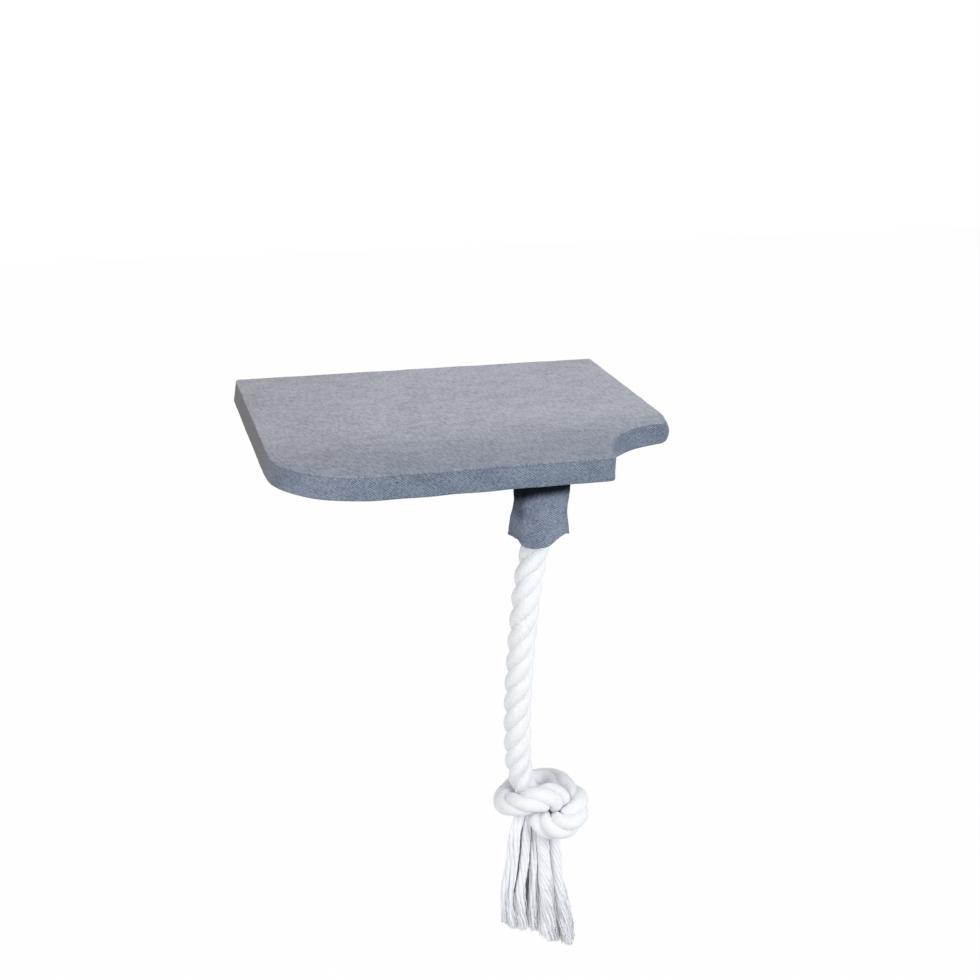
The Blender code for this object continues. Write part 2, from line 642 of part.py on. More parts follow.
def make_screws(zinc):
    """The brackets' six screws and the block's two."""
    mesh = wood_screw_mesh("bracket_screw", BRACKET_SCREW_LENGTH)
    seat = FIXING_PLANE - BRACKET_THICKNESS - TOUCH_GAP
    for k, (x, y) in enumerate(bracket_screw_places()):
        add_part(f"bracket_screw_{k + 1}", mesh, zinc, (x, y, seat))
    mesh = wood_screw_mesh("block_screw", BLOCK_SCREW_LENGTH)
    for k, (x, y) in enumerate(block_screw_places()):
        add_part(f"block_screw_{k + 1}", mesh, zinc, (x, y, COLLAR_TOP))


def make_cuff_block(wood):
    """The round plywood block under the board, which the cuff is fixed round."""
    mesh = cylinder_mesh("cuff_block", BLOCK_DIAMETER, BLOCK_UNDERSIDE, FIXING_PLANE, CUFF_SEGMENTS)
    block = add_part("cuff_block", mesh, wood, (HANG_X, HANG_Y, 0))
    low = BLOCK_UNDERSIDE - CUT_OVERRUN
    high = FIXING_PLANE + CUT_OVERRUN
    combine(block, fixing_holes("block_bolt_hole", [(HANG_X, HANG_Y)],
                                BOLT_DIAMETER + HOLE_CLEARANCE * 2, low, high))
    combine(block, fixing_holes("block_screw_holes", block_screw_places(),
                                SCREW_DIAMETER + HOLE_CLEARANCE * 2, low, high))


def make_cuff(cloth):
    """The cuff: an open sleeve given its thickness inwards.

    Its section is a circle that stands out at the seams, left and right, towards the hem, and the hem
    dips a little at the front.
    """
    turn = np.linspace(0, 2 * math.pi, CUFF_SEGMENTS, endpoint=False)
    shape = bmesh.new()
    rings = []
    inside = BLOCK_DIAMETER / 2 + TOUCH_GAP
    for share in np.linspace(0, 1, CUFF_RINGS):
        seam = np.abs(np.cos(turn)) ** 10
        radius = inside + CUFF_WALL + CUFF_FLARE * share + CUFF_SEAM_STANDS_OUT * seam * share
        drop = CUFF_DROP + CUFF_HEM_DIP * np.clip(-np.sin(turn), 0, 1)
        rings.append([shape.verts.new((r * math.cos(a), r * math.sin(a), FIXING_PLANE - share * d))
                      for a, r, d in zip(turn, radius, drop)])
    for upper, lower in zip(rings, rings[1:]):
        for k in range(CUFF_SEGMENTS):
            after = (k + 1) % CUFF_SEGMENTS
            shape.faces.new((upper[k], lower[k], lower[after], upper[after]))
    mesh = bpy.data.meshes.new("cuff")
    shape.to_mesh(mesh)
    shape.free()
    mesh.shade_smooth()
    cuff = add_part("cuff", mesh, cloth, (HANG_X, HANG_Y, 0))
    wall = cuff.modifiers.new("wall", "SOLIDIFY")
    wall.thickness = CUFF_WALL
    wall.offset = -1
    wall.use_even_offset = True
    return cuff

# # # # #

● **What you have to do**: Return each line of the data exactly as written above.

● **Task output**:
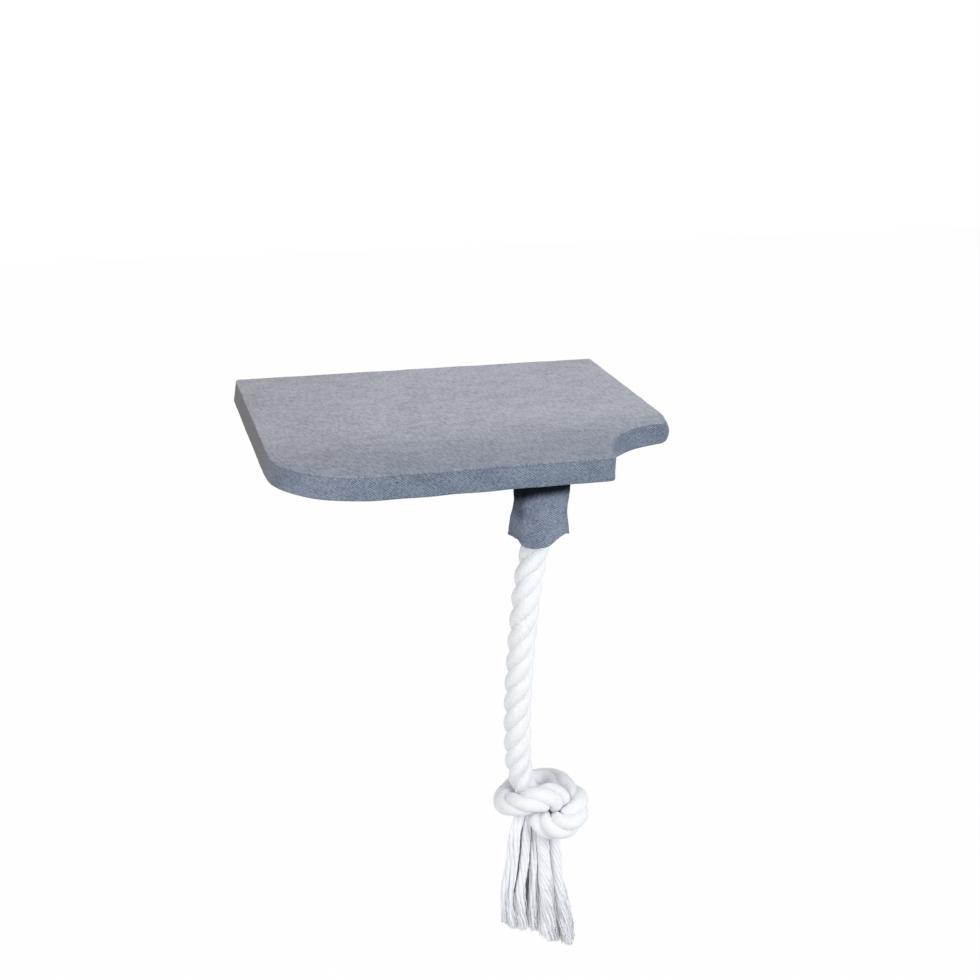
The Blender code for this object continues. Write part 2, from line 642 of part.py on. More parts follow.
def make_screws(zinc):
    """The brackets' six screws and the block's two."""
    mesh = wood_screw_mesh("bracket_screw", BRACKET_SCREW_LENGTH)
    seat = FIXING_PLANE - BRACKET_THICKNESS - TOUCH_GAP
    for k, (x, y) in enumerate(bracket_screw_places()):
        add_part(f"bracket_screw_{k + 1}", mesh, zinc, (x, y, seat))
    mesh = wood_screw_mesh("block_screw", BLOCK_SCREW_LENGTH)
    for k, (x, y) in enumerate(block_screw_places()):
        add_part(f"block_screw_{k + 1}", mesh, zinc, (x, y, COLLAR_TOP))


def make_cuff_block(wood):
    """The round plywood block under the board, which the cuff is fixed round."""
    mesh = cylinder_mesh("cuff_block", BLOCK_DIAMETER, BLOCK_UNDERSIDE, FIXING_PLANE, CUFF_SEGMENTS)
    block = add_part("cuff_block", mesh, wood, (HANG_X, HANG_Y, 0))
    low = BLOCK_UNDERSIDE - CUT_OVERRUN
    high = FIXING_PLANE + CUT_OVERRUN
    combine(block, fixing_holes("block_bolt_hole", [(HANG_X, HANG_Y)],
                                BOLT_DIAMETER + HOLE_CLEARANCE * 2, low, high))
    combine(block, fixing_holes("block_screw_holes", block_screw_places(),
                                SCREW_DIAMETER + HOLE_CLEARANCE * 2, low, high))


def make_cuff(cloth):
    """The cuff: an open sleeve given its thickness inwards.

    Its section is a circle that stands out at the seams, left and right, towards the hem, and the hem
    dips a little at the front.
    """
    turn = np.linspace(0, 2 * math.pi, CUFF_SEGMENTS, endpoint=False)
    shape = bmesh.new()
    rings = []
    inside = BLOCK_DIAMETER / 2 + TOUCH_GAP
    for share in np.linspace(0, 1, CUFF_RINGS):
        seam = np.abs(np.cos(turn)) ** 10
        radius = inside + CUFF_WALL + CUFF_FLARE * share + CUFF_SEAM_STANDS_OUT * seam * share
        drop = CUFF_DROP + CUFF_HEM_DIP * np.clip(-np.sin(turn), 0, 1)
        rings.append([shape.verts.new((r * math.cos(a), r * math.sin(a), FIXING_PLANE - share * d))
                      for a, r, d in zip(turn, radius, drop)])
    for upper, lower in zip(rings, rings[1:]):
        for k in range(CUFF_SEGMENTS):
            after = (k + 1) % CUFF_SEGMENTS
            shape.faces.new((upper[k], lower[k], lower[after], upper[after]))
    mesh = bpy.data.meshes.new("cuff")
    shape.to_mesh(mesh)
    shape.free()
    mesh.shade_smooth()
    cuff = add_part("cuff", mesh, cloth, (HANG_X, HANG_Y, 0))
    wall = cuff.modifiers.new("wall", "SOLIDIFY")
    wall.thickness = CUFF_WALL
    wall.offset = -1
    wall.use_even_offset = True
    return cuff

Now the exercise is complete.